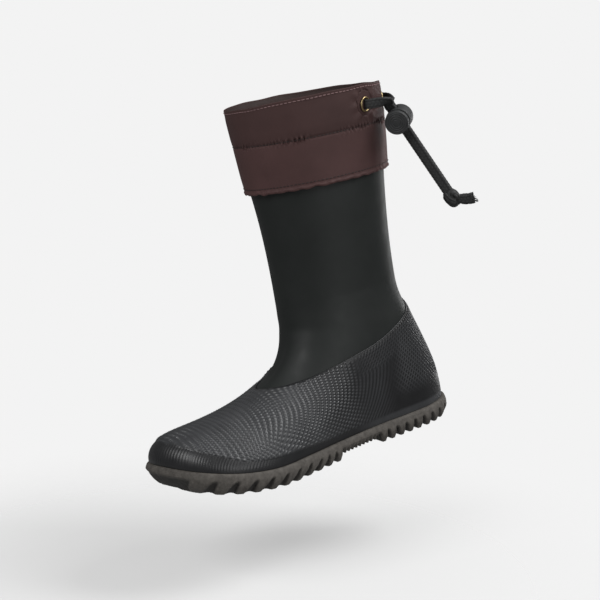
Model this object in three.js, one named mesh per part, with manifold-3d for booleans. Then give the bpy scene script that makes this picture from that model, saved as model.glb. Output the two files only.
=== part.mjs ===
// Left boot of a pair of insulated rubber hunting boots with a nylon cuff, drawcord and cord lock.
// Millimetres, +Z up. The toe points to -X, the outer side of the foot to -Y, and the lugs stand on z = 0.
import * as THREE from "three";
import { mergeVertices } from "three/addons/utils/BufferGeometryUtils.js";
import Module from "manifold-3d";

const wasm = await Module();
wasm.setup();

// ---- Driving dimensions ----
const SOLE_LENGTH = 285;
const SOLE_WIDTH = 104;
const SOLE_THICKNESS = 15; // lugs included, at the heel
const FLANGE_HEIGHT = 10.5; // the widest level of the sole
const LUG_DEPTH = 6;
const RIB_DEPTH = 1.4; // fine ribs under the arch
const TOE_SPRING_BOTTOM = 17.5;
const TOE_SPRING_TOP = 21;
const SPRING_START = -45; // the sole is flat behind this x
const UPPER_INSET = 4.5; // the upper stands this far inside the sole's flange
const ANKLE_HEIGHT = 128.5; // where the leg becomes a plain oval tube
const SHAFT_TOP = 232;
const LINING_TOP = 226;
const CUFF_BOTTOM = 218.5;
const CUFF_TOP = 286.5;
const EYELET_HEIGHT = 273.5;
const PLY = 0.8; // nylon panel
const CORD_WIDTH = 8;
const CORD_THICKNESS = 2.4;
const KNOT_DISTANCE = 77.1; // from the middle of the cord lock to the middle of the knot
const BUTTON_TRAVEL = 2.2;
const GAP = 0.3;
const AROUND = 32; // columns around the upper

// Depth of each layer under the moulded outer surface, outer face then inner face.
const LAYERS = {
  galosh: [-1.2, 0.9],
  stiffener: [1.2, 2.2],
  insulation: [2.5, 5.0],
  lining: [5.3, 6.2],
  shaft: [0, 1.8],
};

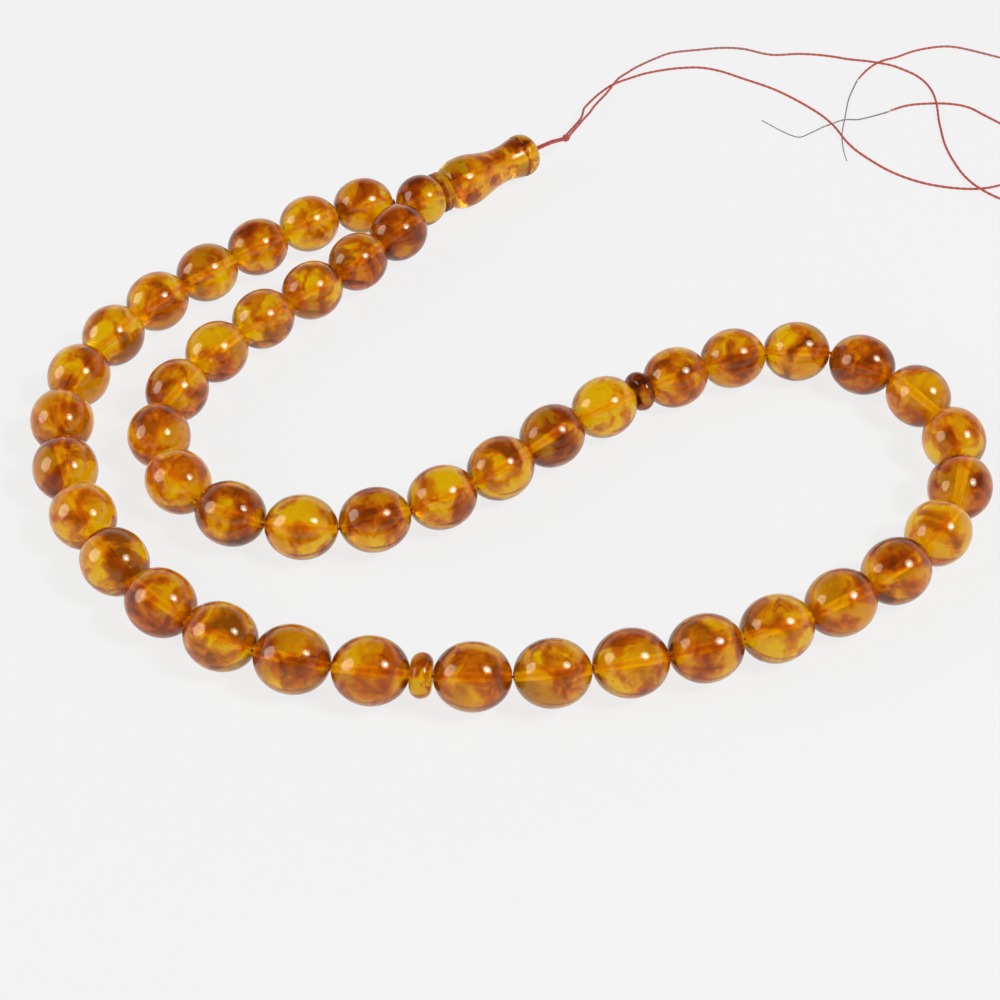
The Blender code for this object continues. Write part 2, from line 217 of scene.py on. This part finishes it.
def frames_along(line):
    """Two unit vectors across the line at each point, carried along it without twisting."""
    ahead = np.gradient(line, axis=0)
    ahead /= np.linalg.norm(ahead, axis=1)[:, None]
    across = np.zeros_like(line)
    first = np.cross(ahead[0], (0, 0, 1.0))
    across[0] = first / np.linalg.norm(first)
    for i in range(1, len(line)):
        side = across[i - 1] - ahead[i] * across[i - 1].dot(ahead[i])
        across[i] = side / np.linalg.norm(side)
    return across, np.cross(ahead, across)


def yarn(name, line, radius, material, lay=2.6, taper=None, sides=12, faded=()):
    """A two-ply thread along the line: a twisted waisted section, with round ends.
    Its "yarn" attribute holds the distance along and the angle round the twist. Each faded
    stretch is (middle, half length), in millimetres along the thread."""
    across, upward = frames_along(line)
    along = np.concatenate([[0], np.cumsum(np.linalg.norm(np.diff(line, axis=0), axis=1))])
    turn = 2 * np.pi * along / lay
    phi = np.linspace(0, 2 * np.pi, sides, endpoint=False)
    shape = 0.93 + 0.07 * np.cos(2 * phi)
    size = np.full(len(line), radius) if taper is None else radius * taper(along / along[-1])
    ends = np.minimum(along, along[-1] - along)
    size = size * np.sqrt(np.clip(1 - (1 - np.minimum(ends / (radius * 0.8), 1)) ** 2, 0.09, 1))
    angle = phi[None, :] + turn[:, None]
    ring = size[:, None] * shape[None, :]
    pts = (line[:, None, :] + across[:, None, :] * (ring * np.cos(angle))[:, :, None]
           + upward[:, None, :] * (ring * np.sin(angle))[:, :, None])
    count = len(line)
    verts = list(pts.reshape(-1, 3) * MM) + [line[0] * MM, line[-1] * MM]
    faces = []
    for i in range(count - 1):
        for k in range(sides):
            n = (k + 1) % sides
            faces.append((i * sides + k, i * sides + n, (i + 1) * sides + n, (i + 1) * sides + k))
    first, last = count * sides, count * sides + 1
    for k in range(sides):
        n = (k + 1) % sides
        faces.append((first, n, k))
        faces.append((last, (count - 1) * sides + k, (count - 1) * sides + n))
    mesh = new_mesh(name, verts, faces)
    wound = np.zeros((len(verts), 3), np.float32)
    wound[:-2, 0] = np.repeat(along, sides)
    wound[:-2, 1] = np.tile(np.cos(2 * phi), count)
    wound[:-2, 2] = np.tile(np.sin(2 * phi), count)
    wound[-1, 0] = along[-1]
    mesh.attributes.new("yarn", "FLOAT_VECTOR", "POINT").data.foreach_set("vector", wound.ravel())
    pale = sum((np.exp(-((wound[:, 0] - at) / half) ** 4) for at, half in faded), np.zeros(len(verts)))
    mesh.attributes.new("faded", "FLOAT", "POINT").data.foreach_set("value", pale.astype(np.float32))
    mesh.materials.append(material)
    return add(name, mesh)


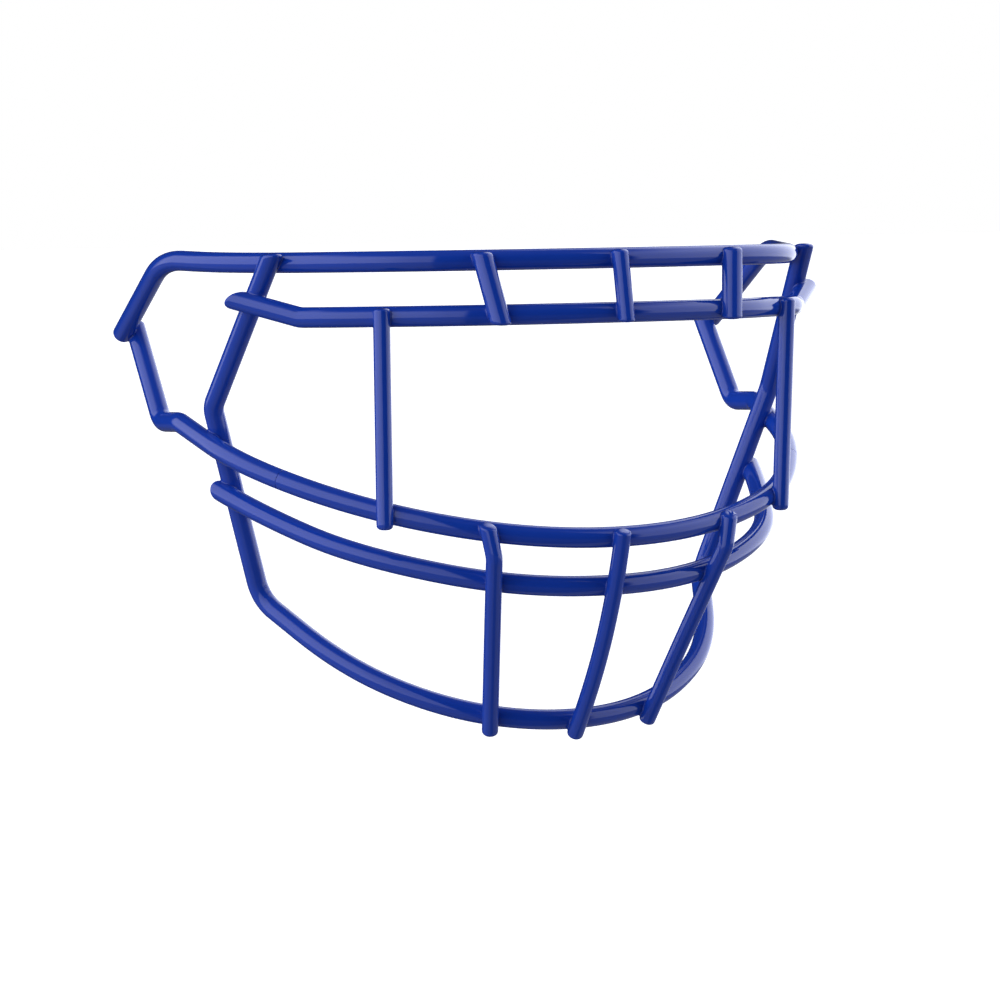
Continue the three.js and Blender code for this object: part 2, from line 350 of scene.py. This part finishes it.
········
**GOAL**
Restate the first line and every line after it, word for word, stopping once the line with "const AROUND = 32;" is done.

**PROBLEM SOLUTION**
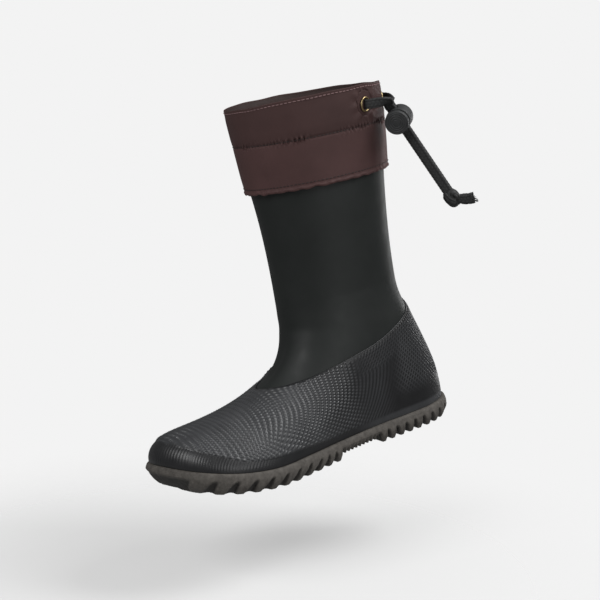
Model this object in three.js, one named mesh per part, with manifold-3d for booleans. Then give the bpy scene script that makes this picture from that model, saved as model.glb. Output the two files only.
=== part.mjs ===
// Left boot of a pair of insulated rubber hunting boots with a nylon cuff, drawcord and cord lock.
// Millimetres, +Z up. The toe points to -X, the outer side of the foot to -Y, and the lugs stand on z = 0.
import * as THREE from "three";
import { mergeVertices } from "three/addons/utils/BufferGeometryUtils.js";
import Module from "manifold-3d";

const wasm = await Module();
wasm.setup();

// ---- Driving dimensions ----
const SOLE_LENGTH = 285;
const SOLE_WIDTH = 104;
const SOLE_THICKNESS = 15; // lugs included, at the heel
const FLANGE_HEIGHT = 10.5; // the widest level of the sole
const LUG_DEPTH = 6;
const RIB_DEPTH = 1.4; // fine ribs under the arch
const TOE_SPRING_BOTTOM = 17.5;
const TOE_SPRING_TOP = 21;
const SPRING_START = -45; // the sole is flat behind this x
const UPPER_INSET = 4.5; // the upper stands this far inside the sole's flange
const ANKLE_HEIGHT = 128.5; // where the leg becomes a plain oval tube
const SHAFT_TOP = 232;
const LINING_TOP = 226;
const CUFF_BOTTOM = 218.5;
const CUFF_TOP = 286.5;
const EYELET_HEIGHT = 273.5;
const PLY = 0.8; // nylon panel
const CORD_WIDTH = 8;
const CORD_THICKNESS = 2.4;
const KNOT_DISTANCE = 77.1; // from the middle of the cord lock to the middle of the knot
const BUTTON_TRAVEL = 2.2;
const GAP = 0.3;
const AROUND = 32; // columns around the upper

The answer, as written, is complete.